Sandinista! has so many of the Clash’s peak moments: “Hitsville U.K.,” “Up in Heaven (Not Only Here),” “The Call Up,” “The Magnificent Seven,” “Washington Bullets,” “Police on My Back.” It also has loads of stoner rubbish — 36 tracks, at least one third filler. There was a message scrawled in the vinyl outgroove, spread over the six sides: “In Space … No One … Can … Hear … You … CLASH! from In Praise of ‘Sandinista!’: Why the Clash’s Triple-Album Mess Is Also Their Masterpiece [Rolling Stone]
posted by chavenet (35 comments total) 22 users marked this as a favorite
 
40 years ago? FORTY? 40 years ago?!!! Ahem... excuse me. Anyway - fucking excellent stuff. And some other bits, too. I don't go back to it often, but it still has the power to make me feel something... immediate. Which isn't necessarily the case even with older music that I love.
posted by It's Raining Florence Henderson at 2:14 PM on February 1, 2021 [7 favorites]


I remember really enjoying "Last Gang in Town" but I don't remember a damn thing from the book. Did Joe Strummer contract hepatitis after he inadvertently swallowed a concert-goer's spit at one of the shows? Either way, so many Clash tunes make me so happy. And the Big Audio Dynamite stuff. And the Strummer and the Mescaleros stuff.
posted by elkevelvet at 2:19 PM on February 1, 2021 [2 favorites]


My favourite story about Sandinista is that it was the first album by a punk band that Kurt Cobain ever heard. Finally, he would hear the fearsome sound for himself! He put it on, and after a song or two was very confused.
posted by Beardman at 2:21 PM on February 1, 2021 [4 favorites]


Police On My Back
I was almost 50 when I learned that this song is a cover. I guess The Clash really made it theirs; it sure sounded like a Clash song to me.
posted by thelonius at 2:24 PM on February 1, 2021 [6 favorites]


The only problem with Sandinista is that it's not long enough.

Sandinista CD 3:

Revolution Rock instrumental
Justice Tonight / Kick it Over
bankrobber dub
Rockers Galore UK Tour
The Cool Out
Stop the World
Radio One
The Magnificent Dance
This is Radio Clash
Outside Broadcast
Radio 5
posted by the bricabrac man at 2:30 PM on February 1, 2021 [5 favorites]

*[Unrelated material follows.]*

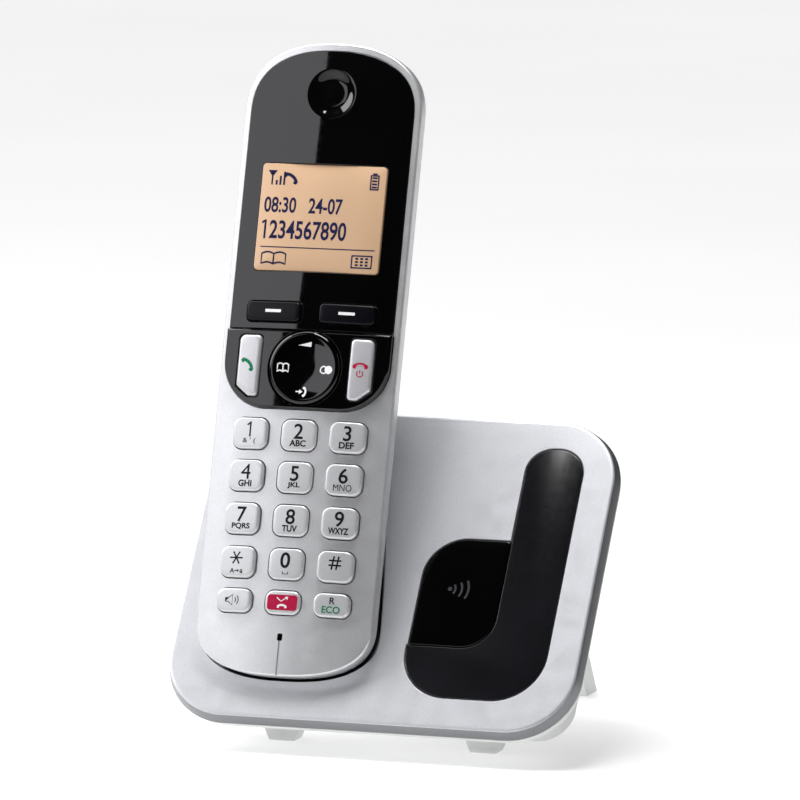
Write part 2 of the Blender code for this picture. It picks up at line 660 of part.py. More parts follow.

i was a young clash fan at the time , this album blew my mind and opened my head and ears to so many things musically ,socially and politically

on reflection now i find it slightly astonishing and wonderful that they made that album , at that time...

if music could talk .... ;)
posted by burr1545 at 2:37 PM on February 1, 2021 [3 favorites]


I'm not convinced - by the Rolling Stone article, I mean.

I was a massive Clash fan from 1976 till about 1982, bought every disc they released during that period, saw 'em live seven or eight times in venues ranging from sweaty little provincial clubs to the New York Palladium, and followed their adventures obsessively in the UK music weeklies. Just about everything they put out before Sandinista has remained a fixture on my mental jukebox ever since, so how come the only two songs from that albun I can still sing in my head without a refresher are The Magnificent Seven and Somebody Got Murdered?

[Magnificent Seven is great, mind - almost worth the price of admission on its own.]
posted by Paul Slade at 3:03 PM on February 1, 2021 [4 favorites]


To me, the way that everyone has a different Ideal Sandinista! is part of its charm. If you had to cut London Calling in half, I feel like you'd get broad agreement about 7-8 of the 10 songs to keep, but with Sandinista! it's The Magnificent Seven and maybe Police on My Back as consensus picks and then we're off to the races. The wild variety of weird experiments, jokes, and dumb crap that kind of works really brings out the different facets of what people are looking for in a Clash album.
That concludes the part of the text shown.